Michael De Feo (born July 21, 1972) is an American artist based in New York City. He is best known for his floral paintings and street art which deal with themes of ephemerality, growth, the cycle of life and the coupling of beauty with the universality of death. De Feo's penchant for flowers have earned him the nickname, "The Flower Guy."

His work shows a wide range of influences, including Dutch 17th century still life painting, fashion magazines, and fashion advertising campaigns. He often adds his floral treatments and cascades of multicolored petals to existing printed images from the fashion world and art history/traditional art, which both subverts and celebrates the underlying image. "De Feo's work," Wonderland magazine has written, "contains all the necessary components to make it well and truly groundbreaking."

Career 
Since 1992, De Feo has been creating works on the streets in over 60 cities across the world, including New York, Los Angeles, Miami, Paris, Amsterdam, Venice, London, Cabo San Lucas, Buenos Aires and Hong Kong. De Feo is best known in the street art movement for his iconic illustration of a flower.

The first large flower he painted in 1994 was on East 23rd Street, between Second and Third Avenues.

In 2004, Gingko Press published De Feo's first book, Alphabet City: Out on the Streets.

In 2019, Abrams Books published Michael De Feo: Flowers, a monograph celebrating and documenting 25 years of De Feo's use of flowers from his street art to his studio paintings.

Notable exhibitions 
De Feo's work has been featured in a numerous international galleries and museums, notably at the New Museum in New York in 2003; the Aldrich Museum in Ridgefield, Connecticut in 2005; Manifesta 7 in Trento, Italy in 2008; the Underbelly Project in New York in 2010; and Jonathan LeVine's 10 years of Wooster Collective show in 2013, for which De Feo exhibited several flower paintings along with his manhole cover sculpture; Bleecker Street Arts Club in 2014; a solo exhibition at Danziger Gallery in New York in 2015; a solo exhibition at The Garage in Amsterdam in 2015; a site-specific installation at the Rice Gallery in Houston in 2016; and a School of Visual Arts alumni exhibition at the School of Visual Arts Chelsea Gallery in 2017.

Collaborations 
De Feo has collaborated with multiple fashion brands.

In 2017, De Feo designed a line of shirts for J. Crew.

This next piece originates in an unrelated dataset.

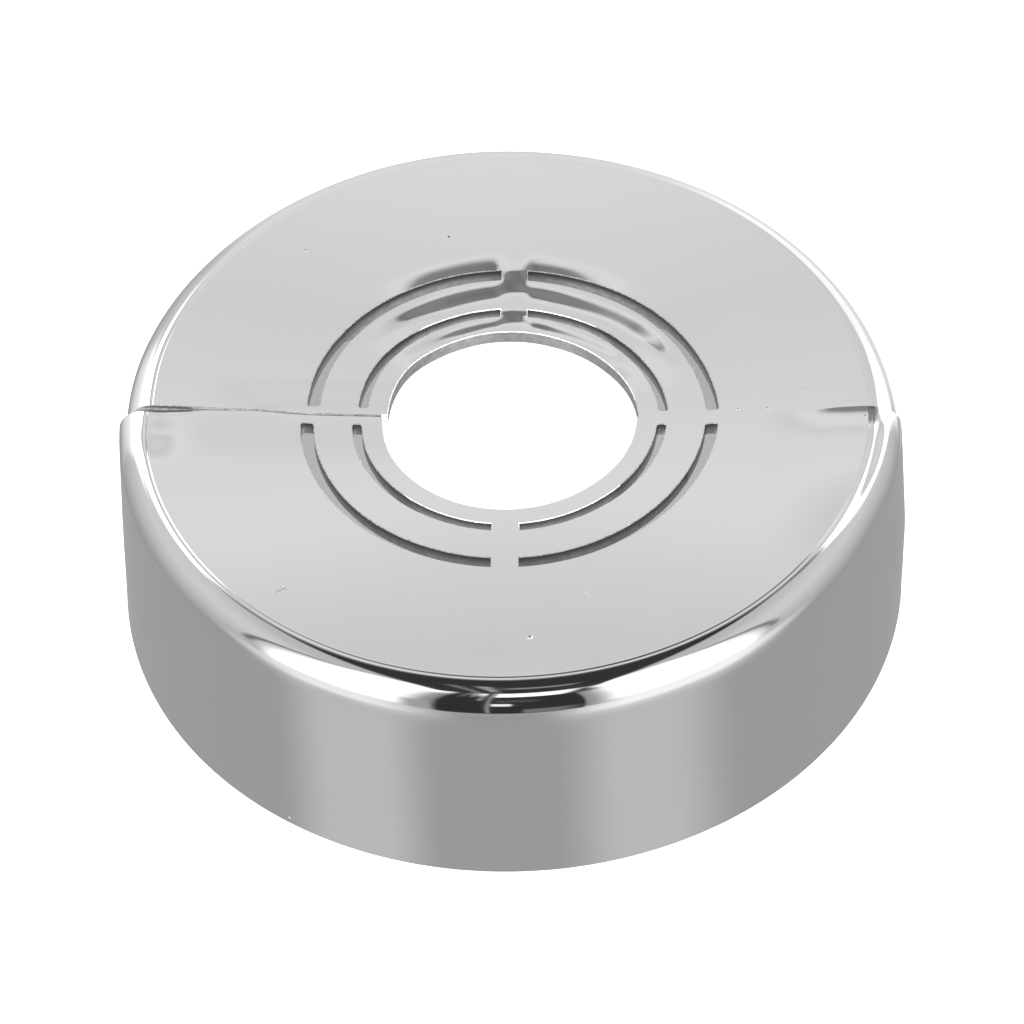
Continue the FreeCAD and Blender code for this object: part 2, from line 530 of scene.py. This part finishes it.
# Rises smoothly from 0 to 1 as value goes from start to end, or falls where end is the lower one.
def ramp(tree, value, start, end):
    inputs = {"Value": value, "From Min": start, "From Max": end}
    return addNode(tree, "ShaderNodeMapRange", inputs, interpolation_type="SMOOTHSTEP").outputs["Result"]


def mixed(tree, share, below, above):
    inputs = {"Factor": share, "A": below, "B": above}
    return addNode(tree, "ShaderNodeMix", inputs, data_type="FLOAT").outputs["Result"]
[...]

The brand first recognized De Feo when he painted his signature cascade of flowers over one of their bus advertisements in the spring of 2015. His art was also used in the windows of J.Crew stores worldwide.

He has also done work with Milly, Neiman Marcus, and Christian Louboutin.

Philanthropy 
De Feo has contributed his work to various benefit auctions and non-profit organizations, such as Free Arts and the Children's Museum of New York. Russel Simmon's philanthropy, Rush Philanthropic, chose De Feo as their featured artist of the year in 2014.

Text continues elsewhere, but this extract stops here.